Es droht ein Identifikationsverlust

Die Käufe wirken nicht immer durchdacht und gezielt. Strategien sind mitunter schwer zu erkennen. Für den Europapokal scheint daher weiterhin auch für die geplünderten Deutschen viel möglich, zumal auch aus einem 35-Spieler-Kader am Ende immer nur elf auflaufen können.

Dennoch sind Qualität und Strahlkraft gesunken. Und sollte sich die eingesetzte Entwicklung weiter fortsetzen, droht eine weitere Konsequenz: Die Stehzeit der Profis bei ihren Klubs sinkt, was zu einem Verlust von Identifikation führen wird. Wer positiv auffällt, wird bei geöffneten Transferfenster auf die Insel geweht.

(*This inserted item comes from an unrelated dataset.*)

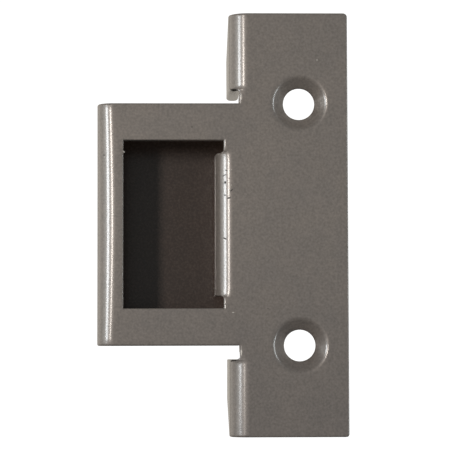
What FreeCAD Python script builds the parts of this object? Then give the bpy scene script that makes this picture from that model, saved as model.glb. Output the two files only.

Die bislang genannten Ideen, wie etwa eine verstärkte Nachwuchsförderung, werden die Zustände nicht verändern. Stattdessen scheint sich die Bundesliga bereits ihrer neuen Rolle gewiss. Zuletzt bewarb man seinen Wettbewerb mit dem Slogan „Wo Diamanten entstehen“. Klingt gut. Blöd nur, dass sich hierzulande niemand den Kauf leisten kann.